If the plea of want of consideration interposed is good, it is so because the execution of the note in suit worked neither a detriment to Bell nor a benefit to W. D. Cooper. True, the only contract change is that payment by Cooper of the Sylvester note should cancel the note in suit. True, that contract affords no consideration for the note sued on. But was not a change effected outside of what said contract provision effects? The very taking of the note because Bell was dissatisfied with the assumption of the Sylvester note written in the bill of sale, as matter of law, and as between Bell and Cooper, substituted the new note for the contract of assumption. In other words, when Bell obtained the note, Cooper was at liberty to pay it at once.
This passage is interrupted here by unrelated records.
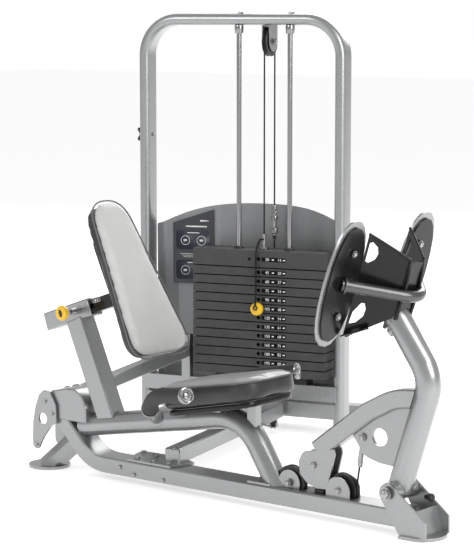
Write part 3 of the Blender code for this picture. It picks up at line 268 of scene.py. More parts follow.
def add(name, mesh, looks, body=None, place=Matrix.Identity(4), smooth=True):
    mesh.transform(place)
    thing = bpy.data.objects.new(name, mesh)
    bpy.context.scene.collection.objects.link(thing)
    for look in looks if isinstance(looks, (list, tuple)) else [looks]:
        mesh.materials.append(look)
    mesh.polygons.foreach_set("use_smooth", [smooth] * len(mesh.polygons))
    if body:
        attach(thing, body)
    return thing


def from_points(name, points, faces):
    mesh = bpy.data.meshes.new(name)
    mesh.from_pydata([tuple(p) for p in points], [], faces)
    mesh.update()
    return mesh


def facing(axis, place=(0, 0, 0)):
    """Matrix that turns +Z to axis and moves to place."""
    turn = Vector((0, 0, 1)).rotation_difference(Vector(axis).normalized()).to_matrix().to_4x4()
    return Matrix.Translation(place) @ turn


def facing_out(mesh):
    """The mesh with all its faces turned outwards."""
    work = bmesh.new()
    work.from_mesh(mesh)
    bmesh.ops.recalc_face_normals(work, faces=work.faces)
    work.to_mesh(mesh)
    work.free()
    return mesh


def lathe_mesh(name, profile, steps=32):
    """Closed solid of revolution about Z; profile runs from axis to axis as (radius, height)."""
    points = []
    rows = []
    for radius, height in profile:
        if radius < 1e-6:
            rows.append([len(points)])
            points.append((0, 0, height))
            continue
        rows.append(list(range(len(points), len(points) + steps)))
        points += [(radius * cos(2 * pi * k / steps), radius * sin(2 * pi * k / steps), height)
                   for k in range(steps)]
    faces = []
    for low, high in zip(rows, rows[1:]):
        for k in range(steps):
            j = (k + 1) % steps
            if len(low) == 1 and len(high) == 1:
                continue
            if len(low) == 1:
                faces.append((low[0], high[j], high[k]))
            elif len(high) == 1:
                faces.append((low[k], low[j], high[0]))
            else:
                faces.append((low[k], low[j], high[j], high[k]))
    return facing_out(from_points(name, points, faces))


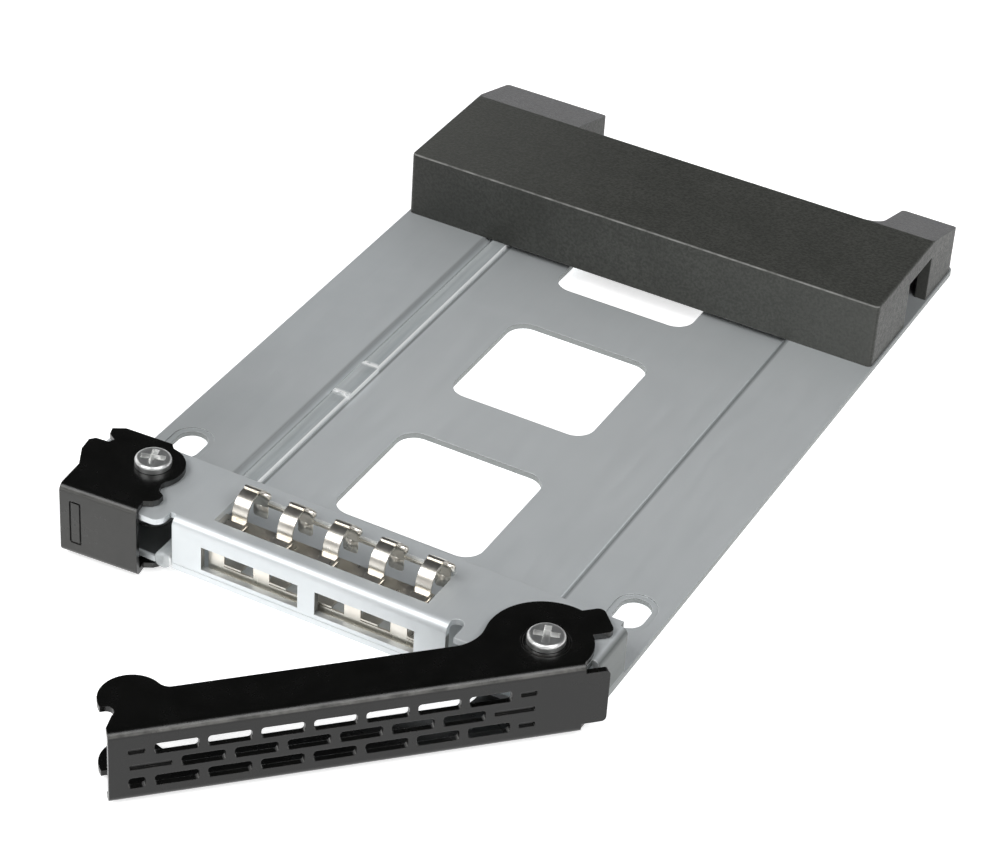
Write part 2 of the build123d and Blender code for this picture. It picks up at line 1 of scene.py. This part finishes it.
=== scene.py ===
"""Looks of the hot swap drive caddy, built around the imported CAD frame.

Lengths are in metres in the part's frame: +X to the lever's pivot, +Y to the rear block, +Z up
from the plane that the drive rests on. Colours are linear red, green and blue.
"""
from math import radians

import bmesh
import bpy
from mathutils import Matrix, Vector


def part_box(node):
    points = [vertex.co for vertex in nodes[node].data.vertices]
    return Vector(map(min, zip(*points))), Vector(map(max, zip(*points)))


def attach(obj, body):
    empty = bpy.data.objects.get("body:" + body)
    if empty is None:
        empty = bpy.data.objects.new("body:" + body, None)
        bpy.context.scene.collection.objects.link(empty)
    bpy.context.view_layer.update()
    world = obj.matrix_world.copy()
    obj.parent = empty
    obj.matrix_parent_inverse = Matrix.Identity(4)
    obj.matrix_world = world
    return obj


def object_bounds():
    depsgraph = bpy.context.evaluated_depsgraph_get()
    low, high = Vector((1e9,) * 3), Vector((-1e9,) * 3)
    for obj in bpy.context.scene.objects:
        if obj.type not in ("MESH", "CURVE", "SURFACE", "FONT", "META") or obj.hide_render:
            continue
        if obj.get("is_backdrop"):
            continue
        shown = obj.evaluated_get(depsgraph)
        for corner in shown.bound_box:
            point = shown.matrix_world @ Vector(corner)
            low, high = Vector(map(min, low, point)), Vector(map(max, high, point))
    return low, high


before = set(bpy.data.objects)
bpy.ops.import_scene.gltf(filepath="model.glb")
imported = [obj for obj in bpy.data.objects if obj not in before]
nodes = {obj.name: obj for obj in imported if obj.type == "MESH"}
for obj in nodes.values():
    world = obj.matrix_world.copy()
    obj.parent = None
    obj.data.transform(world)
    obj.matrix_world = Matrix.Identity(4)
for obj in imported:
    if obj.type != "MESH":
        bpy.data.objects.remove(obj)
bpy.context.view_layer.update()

# Camera at the photograph's viewing angle
CAMERA_AT = (0.14308, -0.26715, 0.23382)
CAMERA_TURN = (54.2518, -3.1869, 28.4336)
FOCAL_MM = 114.104
SENSOR_MM = 36.0
CLIP_START = 0.01

# Studio
LAMP_AIM = (0.0, 0.015, 0.0)
LAMPS = (  # name, place, side of the square, watts
    ("key_lamp", (-0.30, -0.62, 0.79), 0.6, 5.7),
    ("top_lamp", (0.60, -0.23, 0.77), 0.6, 5.4),
    ("side_lamp", (-0.80, 0.15, 0.50), 0.5, 1.2),
)
# Sine of the elevation and the world's colour there
HORIZON = (0.12, (0.92, 0.92, 0.92, 1))
ZENITH = (0.34, (0.042, 0.044, 0.046, 1))
FLOOR_HALF = 3.0
FLOOR_GLOW = 0.68

# Node settings that all materials share
NOISE_ROUGHNESS = 0.6
BEVEL_SAMPLES = 6
FOLD_SAMPLES = 8
EDGE_COSINE = 0.9125  # between true and rounded normal where an edge counts in full
LINE_CORE = 0.3  # share of a line's reach that has its full strength
SOFT_EDGE = 0.00012

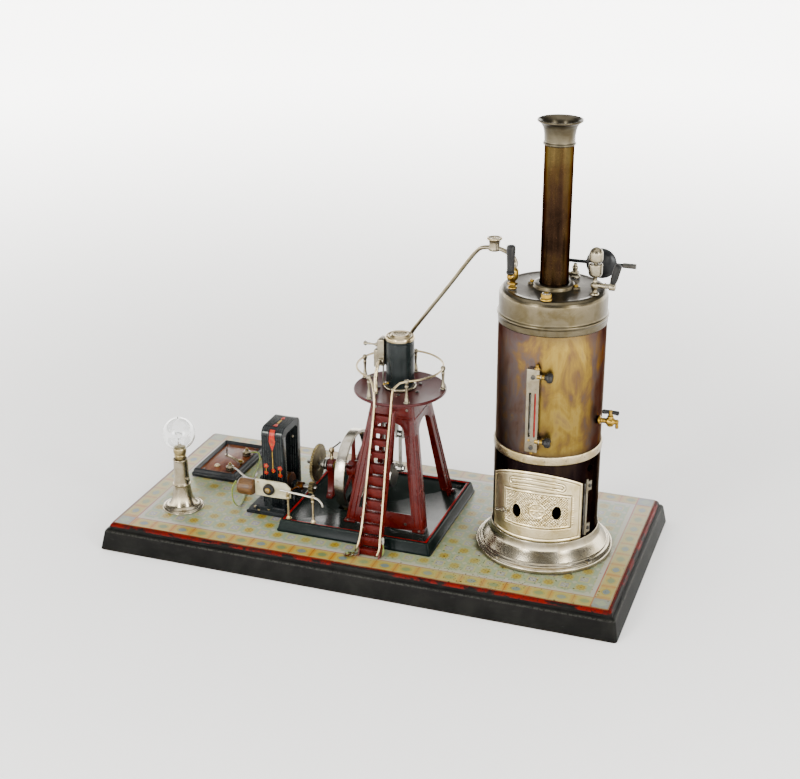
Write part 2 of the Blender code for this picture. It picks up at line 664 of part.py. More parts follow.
def build_switchboard():
    x, y = BOARD
    floor = PLATE_TOP + GAP
    levels = [(27.5, 43.5, floor), (27.5, 43.5, 33.5), (25.5, 41.5, 38.2), (23.5, 39.5, 38.2), (22.0, 38.0, 34.5),
              (21.2, 37.2, 34.5), (21.2, 37.2, 31.5)]
    finish("switchboard_frame", "black_lacquer", stacked_mesh(levels, (x, y), 1.2))
    panel = box_mesh((x - 20.6, y - 36.6, 31.8), (x + 20.6, y + 36.6, PANEL_TOP), 0.3)
    board = finish("switchboard_panel", "board_panel", panel)
    contact = [(0, 0), (3.4, 0), (3.4, 1.4), (2.0, 1.9), (2.0, 2.6), (0, 2.6)]
    joined(board, turned_mesh(contact, (*CONTACT, PANEL_TOP - 0.3), steps=10),
           turned_mesh(rod_profile(1.5, 3.0), (*SWITCH_PIVOT, PANEL_TOP - 0.3), steps=8))
    nut = [(1.6, 0), (4.6, 0), (5.0, 0.8), (5.0, 4.0), (4.4, 4.8), (2.8, 5.2), (2.4, 7.6), (1.6, 7.6)]
    for name, spot in (("terminal_front", TERMINAL_FRONT), ("terminal_rear", TERMINAL_REAR)):
        joined(board, turned_mesh(rod_profile(1.3, 9.6), (*spot, PANEL_TOP - 0.3), steps=8))
        turned(name, "nickel", nut, (*spot, PANEL_TOP + GAP), steps=12, ring=True)
    build_switch_lever()


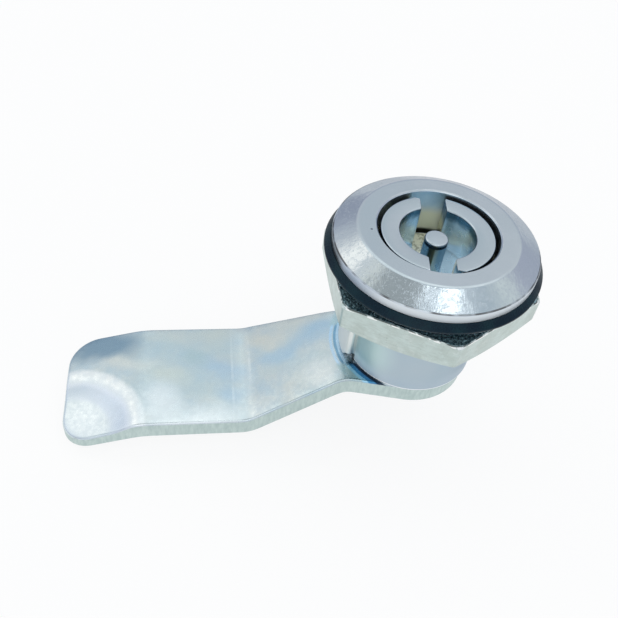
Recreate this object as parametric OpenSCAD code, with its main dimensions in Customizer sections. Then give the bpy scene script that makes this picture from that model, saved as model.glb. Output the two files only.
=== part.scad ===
// Quarter-turn cabinet lock: a round head and threaded barrel that clamp in a
// panel hole, a keyed insert that turns in the barrel, and a cranked cam that
// the insert swings behind the door frame. Millimetres, +Z out of the panel
// towards the key, origin on the lock's axis at the underside of the head.

/* [Head] */
// Diameter of the head's upright rim
head_d = 28; // [26:0.5:34]
// Height of the head above its underside
head_h = 3.1; // [2.6:0.1:5]
// Height of the upright rim below the cone
rim_h = 1.3; // [0.6:0.1:2]
// Diameter of the flat ring round the key bore
face_d = 21.6; // [18.6:0.2:24]
// Break on the mouth of the key bore
mouth_chamfer = 0.2; // [0.1:0.05:0.4]

/* [Barrel] */
// Diameter over the threaded lands
thread_d = 22; // [21.4:0.2:26]
// Diameter of the plain barrel between the lands
barrel_d = 19; // [18.4:0.2:20.6]
// Length of the barrel below the head
barrel_l = 19.4; // [18:0.2:36]
// Arc of each threaded land in degrees
land_angle = 38; // [24:2:80]
// Height of the plain neck under the head
neck_h = 1.2; // [0.6:0.1:2]
// Lead chamfer at the free end of the lands
land_chamfer = 0.7; // [0.3:0.1:1]

/* [Key insert] */
// Diameter of the bore that holds the insert's cup
bore_d = 16.5; // [15.8:0.1:17]
// Radial gap round the cup
cup_gap = 0.6; // [0.2:0.05:0.8]
// Depth of the cup's face below the head's face
face_recess = 0.6; // [0:0.1:1.2]
// Diameter of the key socket
socket_d = 10.3; // [9:0.1:11]
// Depth of the key socket
socket_depth = 6.5; // [5:0.25:8]
// Thickness of the cup's floor
floor_t = 1.8; // [1.2:0.1:3]
// Width of the two key slots
slot_w = 3.5; // [2.5:0.1:4.5]
// Direction of the key slots from +X in degrees
slot_angle = 83; // [0:1:180]
// Break on the leading outer corner of each slot
slot_chamfer = 0.9; // [0.3:0.1:1.2]
// Diameter of the centre pin
key_pin_d = 3.1; // [2.5:0.1:4]
// Depth of the pin's end below the cup's face
key_pin_drop = 0.9; // [0:0.1:2]
// Chamfer on the pin's end
key_pin_chamfer = 0.25; // [0.1:0.05:0.5]

/* [Bearing] */
// Diameter of the insert's journal
journal_d = 12; // [11.6:0.2:13]
// Radial running clearance of the journal
run_clear = 0.05; // [0.02:0.01:0.1]
// Axial play at each end of the insert
end_play = 0.1; // [0.05:0.05:0.3]
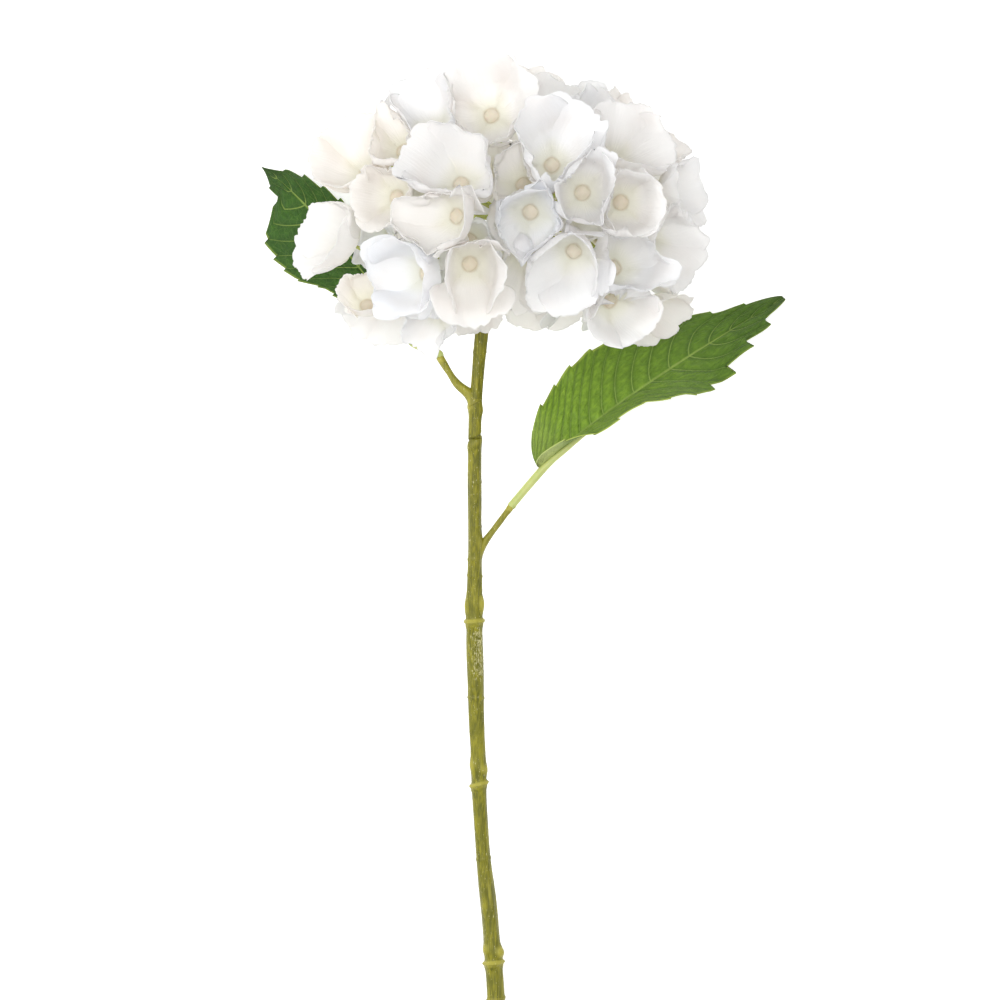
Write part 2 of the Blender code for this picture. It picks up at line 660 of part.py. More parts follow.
def settle(base, collection):
    """Move the whole model so that its box stands on z = 0, centred on the origin."""
    bpy.context.view_layer.update()
    graph = bpy.context.evaluated_depsgraph_get()
    lowest, highest = Vector((math.inf,) * 3), Vector((-math.inf,) * 3)
    for piece in collection.objects:
        if piece.type == "MESH":
            shape = piece.evaluated_get(graph)
            for vert in shape.data.vertices:
                place = shape.matrix_world @ vert.co
                lowest = Vector(map(min, lowest, place))
                highest = Vector(map(max, highest, place))
    middle = (lowest + highest) / 2
    base.location = (-middle.x, -middle.y, -lowest.z)


def main():
    clear_scene()
    model = new_collection("cut_hydrangea")
    tools = new_collection("cutters")
    stem_plastic = new_material("stem_plastic", (0.30, 0.31, 0.09), 0.5)
    stalk_plastic = new_material("stalk_plastic", (0.55, 0.62, 0.18), 0.45)
    spray_plastic = new_material("spray_plastic", (0.62, 0.66, 0.30), 0.5)
    leaf_fabric = new_material("leaf_fabric", (0.11, 0.20, 0.04), 0.6)
    petal_fabric = new_material("petal_fabric", (0.90, 0.89, 0.87), 0.7)

    base = bpy.data.objects.new("cut_hydrangea", None)
    model.objects.link(base)

    crown, stem = make_stem(model, tools, stem_plastic, base)
    for name in LEAVES:
        make_leaf(name, model, leaf_fabric, base)
        make_leaf_stalk(name, model, stalk_plastic, base)
    make_sprays(model, tools, spray_plastic, base, crown)
    head_stem = [point.to_3d() for point in stem if point.y > -100 * MM]
    obstacles = [((start, end), STEM_CLEARANCE) for start, end in zip(head_stem[::4], head_stem[4::4])]
    obstacles += [(bar, LEAF_CLEARANCE) for name in LEAVES for bar in leaf_bars(name)]
    make_florets(model, petal_fabric, base, obstacles)
    for tool in tools.objects:
        tool.parent = base
    settle(base, model)


main()
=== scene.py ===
import json
import math

import bmesh
import bpy
import numpy as np
from mathutils import Matrix, Vector, noise

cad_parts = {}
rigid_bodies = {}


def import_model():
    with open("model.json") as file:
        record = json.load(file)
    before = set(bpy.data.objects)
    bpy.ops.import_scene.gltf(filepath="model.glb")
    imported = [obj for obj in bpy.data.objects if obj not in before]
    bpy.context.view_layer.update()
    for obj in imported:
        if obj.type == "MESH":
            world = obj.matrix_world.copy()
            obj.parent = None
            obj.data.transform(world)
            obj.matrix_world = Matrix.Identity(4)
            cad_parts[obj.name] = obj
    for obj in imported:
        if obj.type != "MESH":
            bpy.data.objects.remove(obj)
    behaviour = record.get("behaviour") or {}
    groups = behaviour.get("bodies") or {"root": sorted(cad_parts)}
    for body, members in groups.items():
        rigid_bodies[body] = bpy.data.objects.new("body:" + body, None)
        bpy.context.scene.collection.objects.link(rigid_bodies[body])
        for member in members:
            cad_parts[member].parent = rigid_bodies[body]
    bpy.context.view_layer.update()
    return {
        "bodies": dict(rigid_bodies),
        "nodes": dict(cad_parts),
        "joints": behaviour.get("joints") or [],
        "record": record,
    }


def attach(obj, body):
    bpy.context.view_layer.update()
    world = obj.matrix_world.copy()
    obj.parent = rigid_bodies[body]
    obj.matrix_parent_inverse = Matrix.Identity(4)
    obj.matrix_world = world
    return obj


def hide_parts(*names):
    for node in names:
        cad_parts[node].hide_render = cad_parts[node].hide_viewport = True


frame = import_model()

scene = bpy.context.scene
nodes = frame["nodes"]
mm = 0.001


def toLinear(hexColour):  # sRGB hex to the linear colour that nodes take
    parts = [int(hexColour[i:i + 2], 16) / 255 for i in (0, 2, 4)]
    return (*[c / 12.92 if c <= 0.04045 else ((c + 0.055) / 1.055) ** 2.4 for c in parts], 1.0)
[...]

On such payment, Bell could no longer enforce the contract of assumption. In still other words, under the contract of assumption, as between Bell and Cooper, Cooper was primarily liable to Sylvester. Bell could insist that Cooper pay, and could subject the property of Cooper to payment. While, despite the giving of the new note, Sylvester could still demand payment of Cooper, if Cooper paid the note in suit to Bell, Bell could no longer treat Cooper as a primary debtor. It follows that the obtaining of the new note, plus payment thereof (which Cooper was at liberty to make at any time), gave Cooper the new privilege of making Bell the primary debtor. He could sue Bell *534because Bell failed to pay Sylvester. It comes to this: Cooper obtained new rights by giving the new note; he obtained the right to sue Bell, if Cooper paid Bell on the day the note was made, and then Sylvester made Cooper respond for more than the face of the note in suit. And Cooper, by paying Bell, could, as between them, discharge himself of a liability to Sylvester in $3,523.83, by paying Bell $3,500.

It is elementary that the size of the consideration does not matter. On the plea of want of consideration, the law does not measure, but only ascertains existence. Equally elementary is it that, if the new note is supported by a consideration as to Cooper, the principal, it is supported as to his surety. It follows that the petition for rehearing must be overruled.